What has some people up in arms today, is that Khan not only returned, but he returned in a not quite fully thought out and confusing role. Those who have never seen The Wrath of Khan, or have forgotten most of the salient points (like me) should watch the original to get unconfused. Contributing to the problem are reviewers who don’t know what the heck is going on themselves and do not bother to find out. (Or fail to wait before posting until their Trekkie husband gets home to tell them where they screwed up). Hrrruumph.
Then the film went way wide of Khan’s (read that as Montalban’s) ethnic origin, since Khan is an Asian name. Cumberbatch is anything but Hispanic, or African-American, or Asian, though they kept the ethnicity of Uhura (Zoe Saldana) and Sulu (John Cho) true to form.
The controversy aside, Star Trek into Darkness is just another science fiction action/thriller without any of the qualities that should be part and parcel of any Star Trek worthy of the name. It has diverged from its core and has come perilously close to meltdown. The acting here could never stay on course. Maybe because the plot couldn’t, either.

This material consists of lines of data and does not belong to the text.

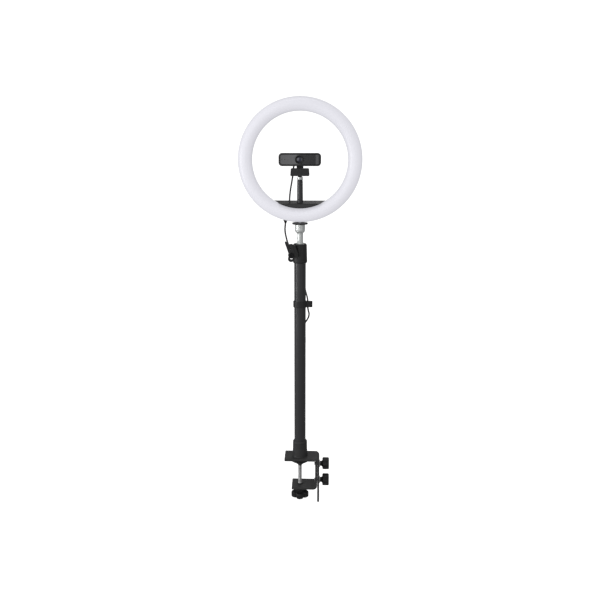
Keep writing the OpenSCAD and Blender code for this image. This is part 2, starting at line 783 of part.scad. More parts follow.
// A moulded grip and a metal shell, one below the other
module usb_plug() {
    end = plug_route[len(plug_route) - 1];
    neck_h = 7;
    grip_h = 23;
    shell = [12, 4.5, 19];
    color("black") translate(end - [0, 0, neck_h]) {
        cylinder(r1 = 3.4, r2 = 2.2, h = neck_h);
        translate([-8, -4, -grip_h]) cube([16, 8, grip_h + tiny]);
    }
    color("silver") translate(end - [0, 0, neck_h + grip_h + shell.z]) difference() {
        translate([-shell.x / 2, -shell.y / 2, 0]) cube(shell);
        translate([0.4 - shell.x / 2, 0.2 - shell.y / 2, -1]) cube([shell.x - 0.8, 1.8, 12]);
    }
}

module cam_lead_tilt() { color("black") cord(cam_route, 0, 6, cam_lead_d); }
module cam_lead_pan() { color("black") cord(cam_route, 6, 14, cam_lead_d); }

upper_jaw();
jaw_pad();
post_socket();
post_bolt();
lower_jaw();
clamp_nut();
clamp_screw();
clamp_knob();
pressure_pad();
pad_face();
pad_ring();
side_knob_upper();
side_stud_upper();
side_knob_lower();
side_stud_lower();
outer_tube();
guide_bush();
lock_collar();
lock_lever();
lever_bolt();
lever_nut();
inner_tube();
mast_glide();
spigot();
cable_clip();
swivel_base();
tilt_pin();
diffuser();
rear_shell();
led_board();
leds();
hinge_block();
control_case();
control_back();
control_board();
power_button();
colour_button();
brighter_button();
dimmer_button();
case_screws();
lead_boot();
arm_post();
arm_stud();
cam_bezel();
cam_shell();
cam_glass();
lens_barrel();
cam_board();
clip_block();
neck_pin();
clip_leg();
lead_tilt();
lead_pan();
lead_mast();
lead_tail();
lead_hank();
hank_tie();
usb_plug();
cam_lead_tilt();
cam_lead_pan();
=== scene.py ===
import json
import math

import bmesh
import bpy
from mathutils import Matrix, Vector


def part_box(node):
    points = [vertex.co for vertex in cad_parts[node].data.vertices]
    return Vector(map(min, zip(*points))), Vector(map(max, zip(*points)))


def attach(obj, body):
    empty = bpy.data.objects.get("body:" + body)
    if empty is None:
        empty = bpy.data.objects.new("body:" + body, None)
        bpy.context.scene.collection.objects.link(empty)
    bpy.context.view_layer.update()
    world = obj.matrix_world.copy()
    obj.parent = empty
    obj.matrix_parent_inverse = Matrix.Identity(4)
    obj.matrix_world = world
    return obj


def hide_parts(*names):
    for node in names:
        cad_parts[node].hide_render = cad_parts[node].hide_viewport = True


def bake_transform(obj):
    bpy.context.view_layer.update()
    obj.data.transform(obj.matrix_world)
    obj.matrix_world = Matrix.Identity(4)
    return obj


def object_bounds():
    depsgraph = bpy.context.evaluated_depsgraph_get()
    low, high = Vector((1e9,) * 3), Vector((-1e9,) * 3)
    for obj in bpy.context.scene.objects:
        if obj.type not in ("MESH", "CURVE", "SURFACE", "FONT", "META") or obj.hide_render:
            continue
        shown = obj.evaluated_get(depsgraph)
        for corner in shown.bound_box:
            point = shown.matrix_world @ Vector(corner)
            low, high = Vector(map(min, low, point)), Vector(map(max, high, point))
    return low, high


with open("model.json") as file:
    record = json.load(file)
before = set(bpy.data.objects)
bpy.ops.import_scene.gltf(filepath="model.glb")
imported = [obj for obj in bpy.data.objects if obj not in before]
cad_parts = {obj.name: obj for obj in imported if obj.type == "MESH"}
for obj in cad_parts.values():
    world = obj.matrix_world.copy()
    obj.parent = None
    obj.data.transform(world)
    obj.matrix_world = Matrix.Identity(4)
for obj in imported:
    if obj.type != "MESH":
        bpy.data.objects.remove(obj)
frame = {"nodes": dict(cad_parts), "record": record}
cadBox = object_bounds()


def middle(node):
    low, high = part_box(node)
    return (low + high) / 2


ringCentre = middle("led_board") * Vector((1, 0, 1))
lensCentre = middle("lens_barrel")


# camera, floor and light

cameraPlace = {"distance": 1.4, "height": 0.6775, "azimuth": 1.9, "pitch": 9.5, "lens": 39.81,
               "shift": -0.0617}
studio = {
    "ambient": 0.22,
    "lamps": [  # place, height aimed at, width, height, watts
        ((-0.9, -2.0, 0.8), 0.45, 1.8, 1.8, 9.5),
        ((1.4, -1.9, 0.7), 0.4, 1.0, 1.8, 3.0),
        ((-1.9, -0.75, 0.45), 0.25, 0.25, 1.0, 13),
        ((0.0, -0.5, 2.3), 0.5, 1.0, 0.6, 4.5),
        ((0.5, 1.7, 1.4), 0.5, 1.2, 1.0, 3),
    ],
    "floorRadius": 5.0, "cove": 1.2, "wallTop": 5.0, "floorGap": 0.004,
}


def makeCamera(place):
    lens = bpy.data.cameras.new("camera")
    lens.lens = place["lens"]
    lens.sensor_width = 36
    lens.shift_y = place["shift"]
    camera = bpy.data.objects.new("camera", lens)
    turn = math.radians(place["azimuth"])
    reach = place["distance"]
    camera.location = (reach * math.sin(turn), -reach * math.cos(turn), place["height"])
    camera.rotation_euler = (math.radians(90 - place["pitch"]), 0, turn)
    bpy.context.scene.collection.objects.link(camera)
    bpy.context.scene.camera = camera


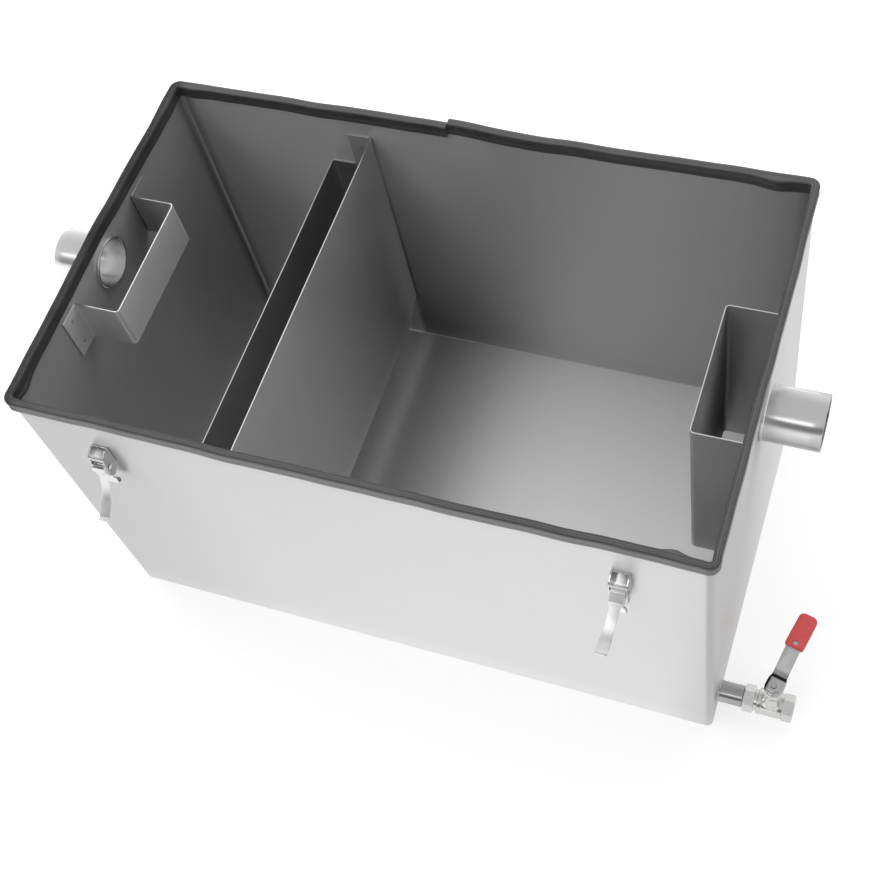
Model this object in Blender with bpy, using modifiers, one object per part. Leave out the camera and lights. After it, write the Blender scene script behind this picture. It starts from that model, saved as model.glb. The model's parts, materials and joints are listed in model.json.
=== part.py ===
import math

import bmesh
import bpy
from mathutils import Vector

# Grease trap: an open stainless steel tank with a weir plate, an underflow plate,
# a deflector box on each pipe, a rubber trim on the rim, a drain ball valve and lid latches.
# Lengths are in metres. X runs from the inlet to the outlet, Y to the back and Z up.
# The origin is the middle of the tank's underside.

# Clearances and facets
fit_gap = 0.0003
running_gap = 0.0004
bend_steps = 4
round_steps = 24

# Tank body
tank_length = 0.600
tank_width = 0.358
wall_height = 0.3585
wall_gauge = 0.0015
wall_bend = 0.006
floor_gauge = 0.0015

# Rim gasket
gasket_crown = 0.0025
gasket_height = 0.0130
gasket_leg = 0.0033
gasket_groove = 0.0005
gasket_joint_x = -0.0255
gasket_joint_gap = 0.0010

# Baffle plates; a size called below is measured down from the walls' top edge
plate_gauge = 0.0012
plate_bend = 0.0022
weir_x = -0.1535
weir_below = 0.0715
channel_width = 0.048
flange_spacing = 0.0014
underflow_below = 0.0305
underflow_bottom = 0.060
corner_rise = 0.019
corner_run = 0.030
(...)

Though Chris Pine as the young Kirk, and Zachary Quinto as a young Spock, started out promising in the 2009 Star Trek, they dribbled the ball in this one, with some scenes engaging, and some just plain boring. Chris Pine’s eyes were so blazingly blue he looked like an alien rather than James T. Kirk. Or maybe my Blu-Ray was just set to stun. Whatever, Quinto was a rather anemic version of the strong, green-blooded Leonard Nimoy, who had great presence even when seemingly cold and unemotional.
Zoe Saldana may have been fine for Avatar, but she was no Uhura, and the “romance” between her and Spock fell more than a little flat. Some actors can project romance rays through some invisible ether without batting an eyelash. These two could have done the Argentine Tango without breaking a sweat.
Those actors who did live up to their roles, however, were: Carl Urban as Bones; Simon Pegg as Scotty; John Cho as Sulu; Anton Yelchin as Chekov; Bruce Greenwood as Pike; Peter Weller as Marcus, and, of course, Benedict Cumberbatch as Khan, even if he wasn’t Ricardo Montalban. Cumberbatch, as an actor, is in a different galaxy from anything as mundane as good or bad writing or directing. To use a hackneyed but point-on phrase, he could read the dictionary and pull off an acting coup. It’s worth watching the movie just to see him in action.